**Your task**
All the data below goes into the copy word for word, but the pictures don't.
====== Exercise input
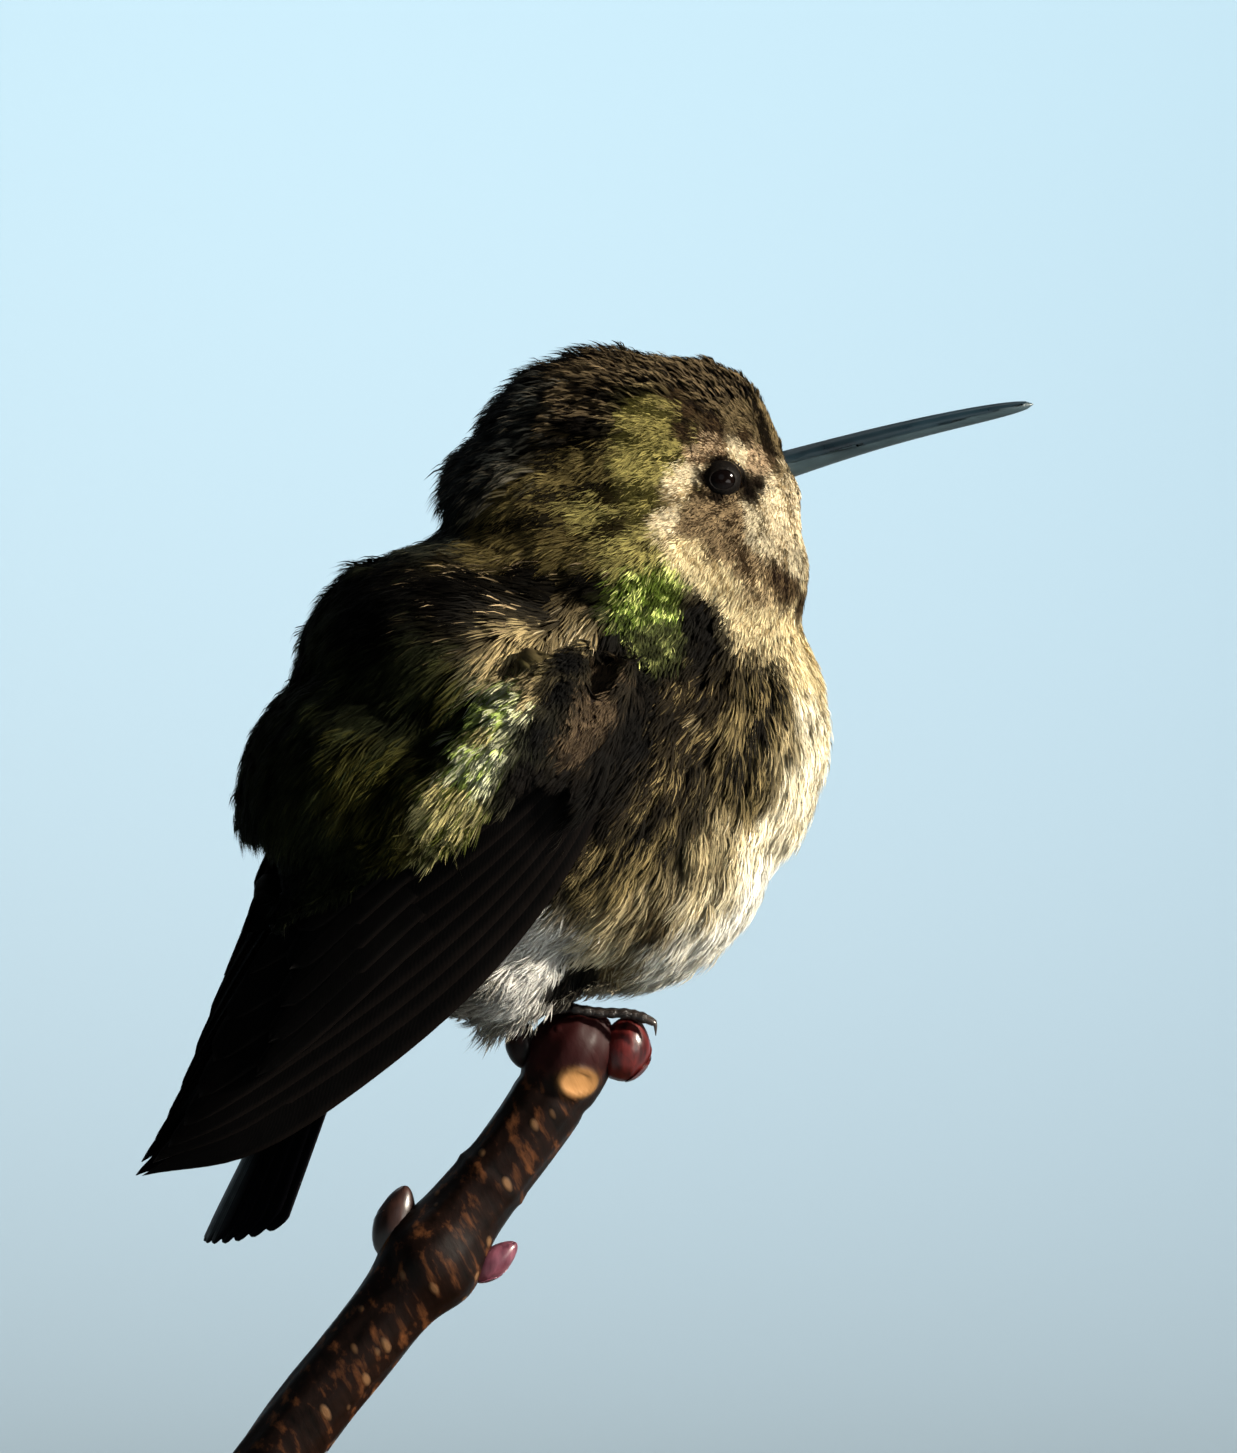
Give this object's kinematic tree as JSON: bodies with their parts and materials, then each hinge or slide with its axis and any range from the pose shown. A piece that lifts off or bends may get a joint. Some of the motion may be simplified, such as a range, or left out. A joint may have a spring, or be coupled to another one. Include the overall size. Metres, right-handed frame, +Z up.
{
  "type": "hummingbird figure",
  "caption": "Life-size model of a fluffed-up hummingbird gripping a budding twig, on a round display stand with a rod.",
  "frame": {"origin": "centre of the stand base's underside", "axes": "+Z up, out of the stand; +X the way the trunk faces; +Y the bird's left"},
  "size_m": [0.0673, 0.06, 0.0968],
  "materials": {
    "plumage_green": "soft feathers, green-bronze with a slight gloss",
    "plumage_pale": "soft feathers, buff and grey",
    "flight_feather": "blackish vanes with a faint purple sheen",
    "eye": "wet gloss",
    "bill": "smooth horn, satin",
    "foot": "scaled skin, satin",
    "bark": "smooth young bark",
    "bud": "glossy bud scales",
    "stand_wood": "oiled, satin",
    "stand_metal": "brushed"
  },
  "bodies": {
    "root": {"bill_lower": "bill", "bill_upper": "bill", "claw_left_1": "foot", "claw_left_2": "foot", "claw_left_3": "foot", "claw_left_4": "foot", "claw_right_1": "foot", "claw_right_2": "foot", "claw_right_3": "foot", "claw_right_4": "foot", "eye_left": "eye", "eye_right": "eye", "foot_left": "foot", "foot_right": "foot", "head": "plumage_green", "leg_left": "foot", "leg_right": "foot", "neck": "plumage_green", "perch_bud_back": "bud", "perch_bud_end": "bud", "perch_bud_left": "bud", "perch_bud_right": "bud", "perch_twig": "bark", "stand_base": "stand_wood", "stand_rod": "stand_metal", "tail": "flight_feather", "trunk": "plumage_pale", "vent": "plumage_pale", "wing_left_primaries": "flight_feather", "wing_left_scapulars": "plumage_green", "wing_left_secondaries": "flight_feather", "wing_left_shoulder": "plumage_green", "wing_right_primaries": "flight_feather", "wing_right_scapulars": "plumage_green", "wing_right_secondaries": "flight_feather", "wing_right_shoulder": "plumage_green"}
  },
  "joints": []
}
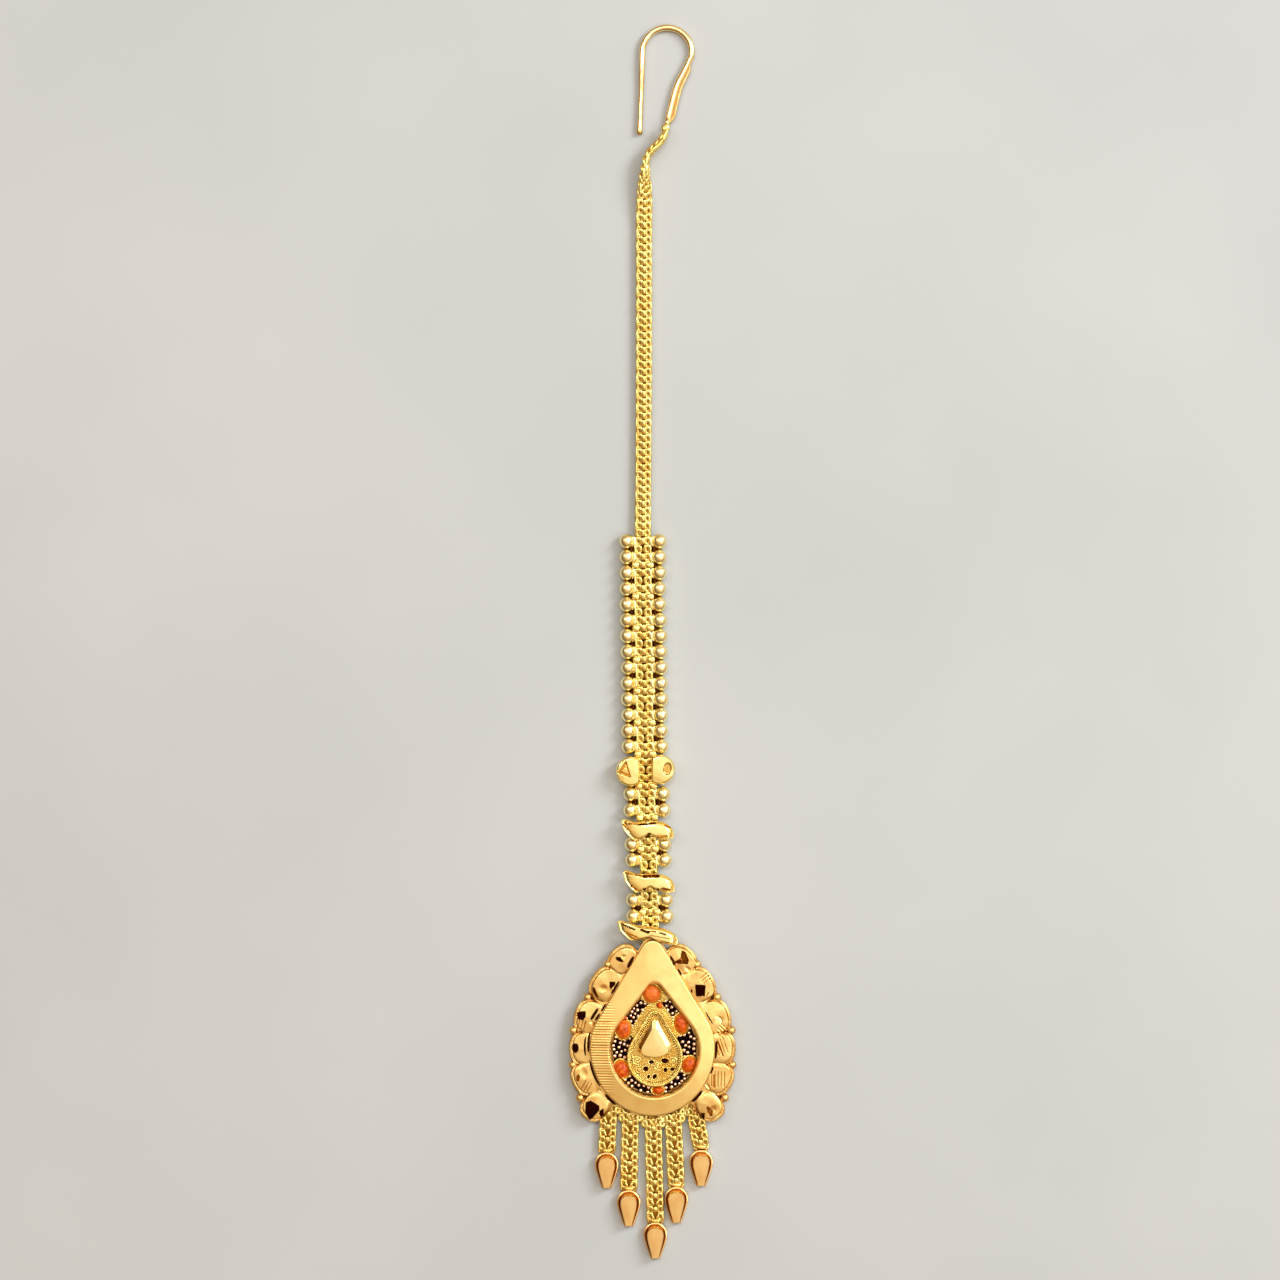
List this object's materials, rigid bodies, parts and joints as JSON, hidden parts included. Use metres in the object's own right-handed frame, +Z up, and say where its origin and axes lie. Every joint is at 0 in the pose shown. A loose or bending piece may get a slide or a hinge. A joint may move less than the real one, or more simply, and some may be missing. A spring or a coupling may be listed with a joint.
{
  "type": "gold hair chain",
  "caption": "Gold forehead hair chain: wire hook, flat double chain with side beads and cross bars, and a pear-shaped enamelled pendant with a fringe of chains and drops.",
  "frame": {"origin": "centre of the footprint, on the surface that the hair chain lies on", "axes": "+Z up from the surface, out of the pendant's face; +Y along the chain from the pendant to the hook; +X to the right as the face is seen from above"},
  "size_m": [0.0218, 0.1606, 0.0031],
  "materials": {
    "hook_wire": "22-carat gold wire, polished",
    "chain_gold": "22-carat gold, machine-made double chain, bright",
    "bead_gold": "22-carat gold, hollow round beads, polished",
    "faceted_gold": "22-carat gold, bright-cut facets",
    "bar_gold": "22-carat gold, die-struck and polished",
    "border_gold": "22-carat gold, domed petals with bright-cut hollows",
    "satin_gold": "22-carat gold, finely grooved satin",
    "darkened_well": "darkened gold with fine granules",
    "rim_gold": "22-carat gold, twisted wire and scrollwork",
    "mirror_gold": "22-carat gold, flat polished",
    "orange_enamel": "orange glass enamel, glossy",
    "fringe_gold": "22-carat gold, machine-made double chain, bright",
    "drop_gold": "22-carat gold, faceted and polished"
  },
  "bodies": {
    "root": {"beads_lower_left": "bead_gold", "beads_lower_right": "bead_gold", "beads_second_left": "bead_gold", "beads_second_right": "bead_gold", "beads_third_left": "bead_gold", "beads_third_right": "bead_gold", "beads_upper_left": "bead_gold", "beads_upper_right": "bead_gold", "centre_plate": "mirror_gold", "centre_rim": "rim_gold", "chain": "chain_gold", "cross_bar_lower": "bar_gold", "cross_bar_middle": "bar_gold", "cross_bar_upper": "bar_gold", "drop_1": "drop_gold", "drop_2": "drop_gold", "drop_3": "drop_gold", "drop_4": "drop_gold", "drop_5": "drop_gold", "enamel_dot_bottom": "orange_enamel", "enamel_dot_lower_left": "orange_enamel", "enamel_dot_lower_right": "orange_enamel", "enamel_dot_top": "orange_enamel", "enamel_dot_upper_left": "orange_enamel", "enamel_dot_upper_right": "orange_enamel", "faceted_bead_left": "faceted_gold", "faceted_bead_right": "faceted_gold", "fringe_chain_1": "fringe_gold", "fringe_chain_2": "fringe_gold", "fringe_chain_3": "fringe_gold", "fringe_chain_4": "fringe_gold", "fringe_chain_5": "fringe_gold", "hook": "hook_wire", "pendant_border": "border_gold", "pendant_frame": "satin_gold", "pendant_well": "darkened_well"}
  },
  "joints": []
}
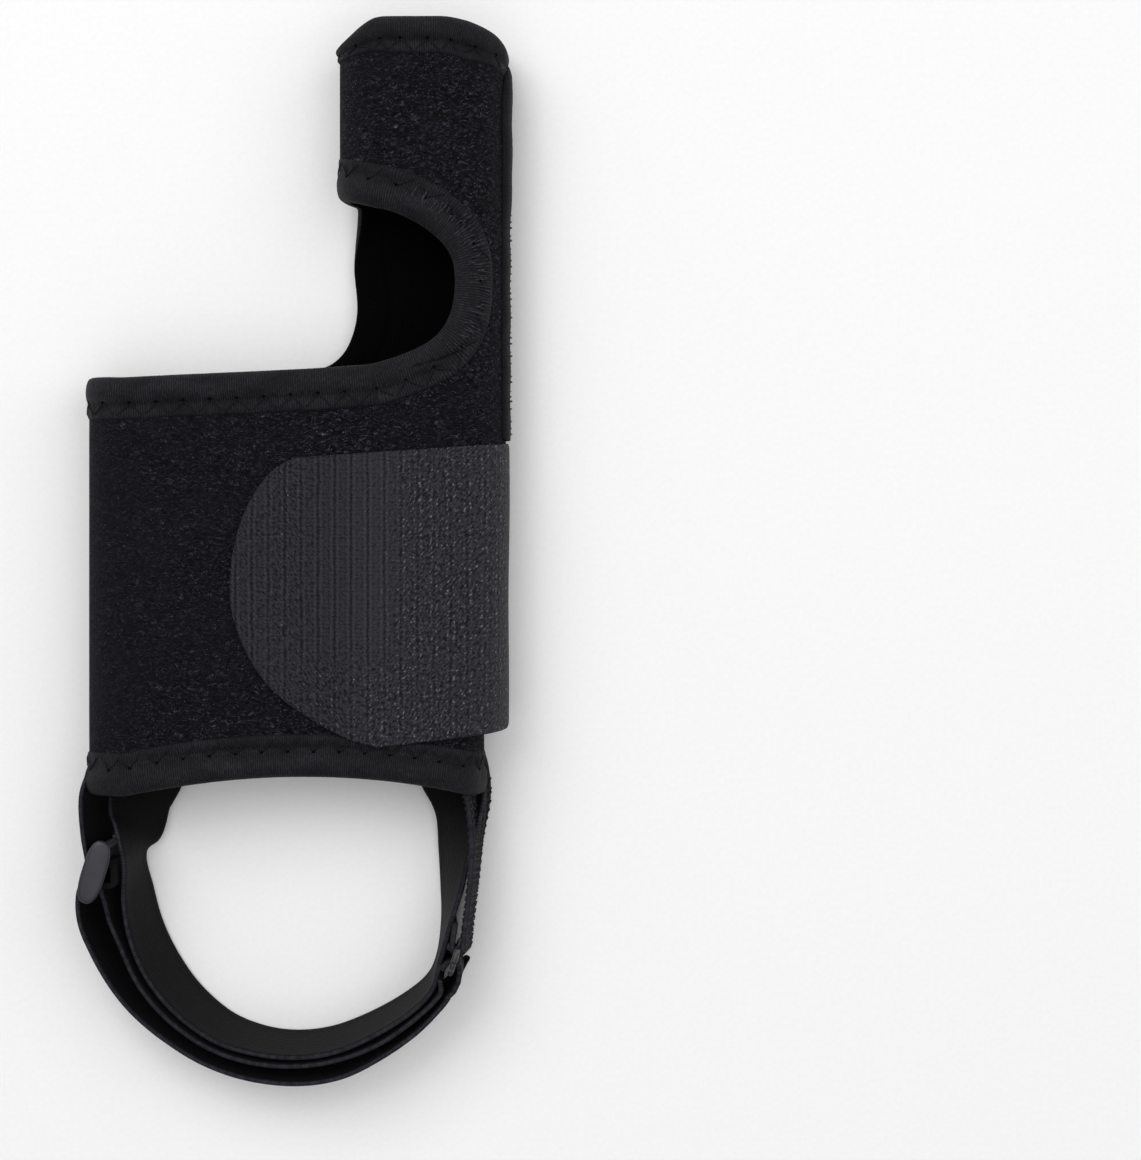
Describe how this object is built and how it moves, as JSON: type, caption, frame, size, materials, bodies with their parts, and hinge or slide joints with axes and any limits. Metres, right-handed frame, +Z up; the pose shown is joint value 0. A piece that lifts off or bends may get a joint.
============
**Reply**
Give this object's kinematic tree as JSON: bodies with their parts and materials, then each hinge or slide with its axis and any range from the pose shown. A piece that lifts off or bends may get a joint. Some of the motion may be simplified, such as a range, or left out. A joint may have a spring, or be coupled to another one. Include the overall size. Metres, right-handed frame, +Z up.
{
  "type": "hummingbird figure",
  "caption": "Life-size model of a fluffed-up hummingbird gripping a budding twig, on a round display stand with a rod.",
  "frame": {"origin": "centre of the stand base's underside", "axes": "+Z up, out of the stand; +X the way the trunk faces; +Y the bird's left"},
  "size_m": [0.0673, 0.06, 0.0968],
  "materials": {
    "plumage_green": "soft feathers, green-bronze with a slight gloss",
    "plumage_pale": "soft feathers, buff and grey",
    "flight_feather": "blackish vanes with a faint purple sheen",
    "eye": "wet gloss",
    "bill": "smooth horn, satin",
    "foot": "scaled skin, satin",
    "bark": "smooth young bark",
    "bud": "glossy bud scales",
    "stand_wood": "oiled, satin",
    "stand_metal": "brushed"
  },
  "bodies": {
    "root": {"bill_lower": "bill", "bill_upper": "bill", "claw_left_1": "foot", "claw_left_2": "foot", "claw_left_3": "foot", "claw_left_4": "foot", "claw_right_1": "foot", "claw_right_2": "foot", "claw_right_3": "foot", "claw_right_4": "foot", "eye_left": "eye", "eye_right": "eye", "foot_left": "foot", "foot_right": "foot", "head": "plumage_green", "leg_left": "foot", "leg_right": "foot", "neck": "plumage_green", "perch_bud_back": "bud", "perch_bud_end": "bud", "perch_bud_left": "bud", "perch_bud_right": "bud", "perch_twig": "bark", "stand_base": "stand_wood", "stand_rod": "stand_metal", "tail": "flight_feather", "trunk": "plumage_pale", "vent": "plumage_pale", "wing_left_primaries": "flight_feather", "wing_left_scapulars": "plumage_green", "wing_left_secondaries": "flight_feather", "wing_left_shoulder": "plumage_green", "wing_right_primaries": "flight_feather", "wing_right_scapulars": "plumage_green", "wing_right_secondaries": "flight_feather", "wing_right_shoulder": "plumage_green"}
  },
  "joints": []
}
List this object's materials, rigid bodies, parts and joints as JSON, hidden parts included. Use metres in the object's own right-handed frame, +Z up, and say where its origin and axes lie. Every joint is at 0 in the pose shown. A loose or bending piece may get a slide or a hinge. A joint may move less than the real one, or more simply, and some may be missing. A spring or a coupling may be listed with a joint.
{
  "type": "gold hair chain",
  "caption": "Gold forehead hair chain: wire hook, flat double chain with side beads and cross bars, and a pear-shaped enamelled pendant with a fringe of chains and drops.",
  "frame": {"origin": "centre of the footprint, on the surface that the hair chain lies on", "axes": "+Z up from the surface, out of the pendant's face; +Y along the chain from the pendant to the hook; +X to the right as the face is seen from above"},
  "size_m": [0.0218, 0.1606, 0.0031],
  "materials": {
    "hook_wire": "22-carat gold wire, polished",
    "chain_gold": "22-carat gold, machine-made double chain, bright",
    "bead_gold": "22-carat gold, hollow round beads, polished",
    "faceted_gold": "22-carat gold, bright-cut facets",
    "bar_gold": "22-carat gold, die-struck and polished",
    "border_gold": "22-carat gold, domed petals with bright-cut hollows",
    "satin_gold": "22-carat gold, finely grooved satin",
    "darkened_well": "darkened gold with fine granules",
    "rim_gold": "22-carat gold, twisted wire and scrollwork",
    "mirror_gold": "22-carat gold, flat polished",
    "orange_enamel": "orange glass enamel, glossy",
    "fringe_gold": "22-carat gold, machine-made double chain, bright",
    "drop_gold": "22-carat gold, faceted and polished"
  },
  "bodies": {
    "root": {"beads_lower_left": "bead_gold", "beads_lower_right": "bead_gold", "beads_second_left": "bead_gold", "beads_second_right": "bead_gold", "beads_third_left": "bead_gold", "beads_third_right": "bead_gold", "beads_upper_left": "bead_gold", "beads_upper_right": "bead_gold", "centre_plate": "mirror_gold", "centre_rim": "rim_gold", "chain": "chain_gold", "cross_bar_lower": "bar_gold", "cross_bar_middle": "bar_gold", "cross_bar_upper": "bar_gold", "drop_1": "drop_gold", "drop_2": "drop_gold", "drop_3": "drop_gold", "drop_4": "drop_gold", "drop_5": "drop_gold", "enamel_dot_bottom": "orange_enamel", "enamel_dot_lower_left": "orange_enamel", "enamel_dot_lower_right": "orange_enamel", "enamel_dot_top": "orange_enamel", "enamel_dot_upper_left": "orange_enamel", "enamel_dot_upper_right": "orange_enamel", "faceted_bead_left": "faceted_gold", "faceted_bead_right": "faceted_gold", "fringe_chain_1": "fringe_gold", "fringe_chain_2": "fringe_gold", "fringe_chain_3": "fringe_gold", "fringe_chain_4": "fringe_gold", "fringe_chain_5": "fringe_gold", "hook": "hook_wire", "pendant_border": "border_gold", "pendant_frame": "satin_gold", "pendant_well": "darkened_well"}
  },
  "joints": []
}
Describe how this object is built and how it moves, as JSON: type, caption, frame, size, materials, bodies with their parts, and hinge or slide joints with axes and any limits. Metres, right-handed frame, +Z up; the pose shown is joint value 0. A piece that lifts off or bends may get a joint.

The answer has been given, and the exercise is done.